Globale Geschichte des Städtebaus I

Vorlesung A Global History of Urban Design I (052-0801)
Veranstalter: Professur Avermaete
Dozierende: Prof. Dr. Tom Avermaete
Zeit: Donnerstags, 13:45-15:30
Ort: HIL E3
 


Opening ceremony at the Place Royale in Paris in April 1612. Source: Wikimedia Commons.

Course description
This course, together with Geschichte des Städtebaus II / A Global History of Urban Design II that will be offered in FS 2024, provides an overview of the development of cities and urban design from the earliest known settlements until today. It specifically challenges students to value this history on a broader, global scale, highlighting cross-cultural developments. The course aims to extend this field of knowledge beyond the focus on urban developments in Europe and North America, taking into account the various instances of cultural cross-fertilization that build up a global history of cities and urban design.
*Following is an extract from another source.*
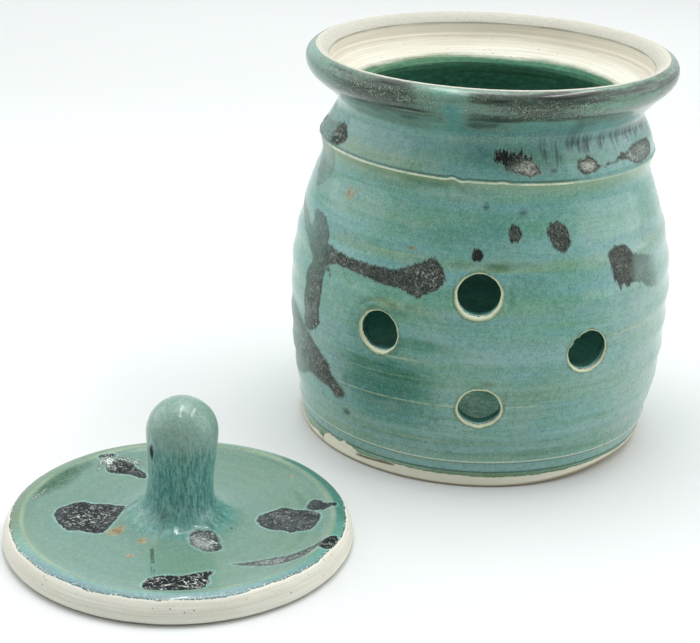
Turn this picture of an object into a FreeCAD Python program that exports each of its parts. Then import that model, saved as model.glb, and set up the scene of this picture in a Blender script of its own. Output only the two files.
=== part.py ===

From the earliest human settlements in India, Turkey and the Near East, the survey examines the traditional, pre-modern and modern concepts that have historically had a bearing on urban development, up to and including the dynamic growth of contemporary cities in Asia and Africa.

Time and Location
The lecture will take place on Thursday afternoons, from 13:45 to 15:30 in HIL E3.
The lecture will also be recorded through the ETH video platform.

Course overview
  • 21.09.2023 Lecture 1.01: The History and Theory of the City as Project - SCRIPT 1.01 
  • 28.09.2023 Lecture 1.02: Of Rituals, Water and Mud: The Urban Revolution in Mesopotamia and the Indus Valley - SCRIPT 1.02 
  • 05.10.2023 Lecture 1.03: The Idea of the Polis: Rome, Greece and Beyond - SCRIPT 1.03 
  • 12.10.2023 Lecture 1.04: The Long Middle Ages and their Counterparts: From the Towns of Tuscany to Delhi - SCRIPT 1.04 
  • 19.10.2023 Lecture 1.05: Between Ideal and Laboratory: Of European Renaissance Principles and Laws of the Indies - SCRIPT 1.05 
  • 26.10.2023 No lecture (Seminar week)
  • 02.11.2023 No lecture
  • 09.11.2023 Lecture 1.06: Of Absolutism and Enlightenment: The Norms and Forms of the Baroque City - SCRIPT 1.06 
  • 16.11.2023 Lecture 1.07: The City of Labour: Company Towns as Cross-Cultural Phenomenon - SCRIPT 1.07 
  • 23.11.2023 Lecture 1.08: Garden Cities of Tomorrow: From the Global North to the Global South and Back Again - SCRIPT 1.08 
  • 30.11.2023 Lecture 1.09: Civilized Wilderness and City Beautiful: The Park Movement of Olmsted and The Urban Plans of Burnham - SCRIPT 1.09 
  • 07.12.2023 Lecture 1.10: The Extension of the European City: From the Viennese Ringstrasse to Amsterdam Zuid and New Delhi - SCRIPT 1.10 
  • 18.01.2024 Colloquium Exam - SLIDES 


Lectures
  • Attendance to all lectures is expected and strongly recommended.
  • Lectures will be recorded and provided online through the ETH video platform.
  • For each lecture, a script can be downloaded from this page two days before the lecture.
  • This script is conceived as a working tool and we recommend that you bring a print-out to the lecture to use in your note-taking.


Further readings
  • At the end of each lecture-script you will find a list of further readings in relation to that specific lecture for those that would like to know more about a given subject.


Assessment
  • Assessment by written examination.
  • Questions will cover the compulsory scripts and lectures.


Language
  • The lectures are held in English.
  • The scripts supporting the lectures are offered in English.
  • The exam questions will be bilingual (English/German). Students are free to write the exam in English, German or French.


General Literature
We recommend the readings below as general reference for the course. These may be found in the library, where they have been reserved.
  • Ching, Francis D. K, Mark Jarzombek, and Vikramditya Prakash. A Global History of Architecture. Hoboken: Wiley, 2017.
  • Ingersoll, Richard. World Architecture: A Cross-Cultural History. New York: Oxford University Press, 2018.
  • James-Chakraborty, Kathleen. Architecture Since 1400. Minneapolis: University of Minnesota Press, 2014.